I believe in karma-of all kinds including and not limited to strange things such as karma of lifts. For not having a license for several decades means that I have gotten several lifts over the years and I probably owe the universe several thousand. So when I was confirming plans to meet with Laura at Janani she mentioned that she didn’t have her car. I offered to pick her up and drive her there in Purdie the Prius.

janani homebush

Slowly I fought my way through peak hour city traffic where I tried to find the lane markings which were slick and glistening with what looked like oil. We finally made it to Janani with a combination of the GPS and Laura’s instructions and fell upon it gratefully.

janani homebush

Laura is a regular here and she and her friend NQN reader Maddie have been going here for years so she gets a warm greeting when we enter. “I always order the same thing so let’s order weird things tonight and let’s order lots of food!” she says eagerly. We peruse the plastic coated pages and start at the drinks. The two owners, a husband and wife team are here 7 days a week and the wife answers any questions we have about the menu items.

janani homebush

Faludha $6 on left and Butter milk on right $3.50

The closest description of the faludha is a thick, rose scented milkshake drink with scoops of kulfi ice cream and faludha seeds. It’s is sweet, thick and delicious without being too overpowering with rose. In contrast is the butter milk-not buttermilk, the by product of butter making, but an entirely different entity.
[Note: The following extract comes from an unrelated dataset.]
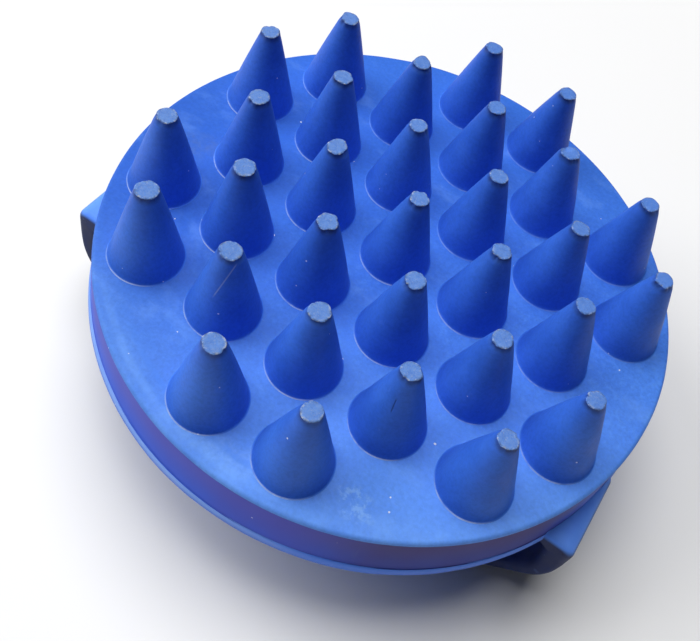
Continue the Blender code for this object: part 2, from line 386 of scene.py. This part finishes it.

Here they blend coriander, curry leaves, cumin seeds and ginger with milk and serve it cold. It’s unusual and definitely savoury and your brain, especially after having the faludha thinks  “No” but when yo think of it like a cold soup like a gazpacho through a straw then it tastes better. It’s kind of like the first time I tried a salty lassi or ayran. Now I love them both but the first time I didn’t.

janani homebush

Ginger Milk tea $3.50

“That’s three drinks right?” she asks us and we both nod. I always love going out to dinner with people that love to sample a lot. The ginger milk tea is my favourite of the drinks, not just for it’s warming properties on this cold and wet night but once I add a couple of teaspoons of sugar it gives a bit of spicy, milky sweetness that is like a little hug.

janani homebush

Chicken 65 $8

“Don’t ask me what Chicken 65 means” the wife says to us laughing. “What does it mean?” we ask. They say  that it is called that because it has been made since 1965. The dish is made up of tender pieces of chicken marinated in what looks like a spicy yogurt marinade and grilled until juicy and charred on the edges. It’s similar to a Tandoori chicken in smaller, bite sized pieces.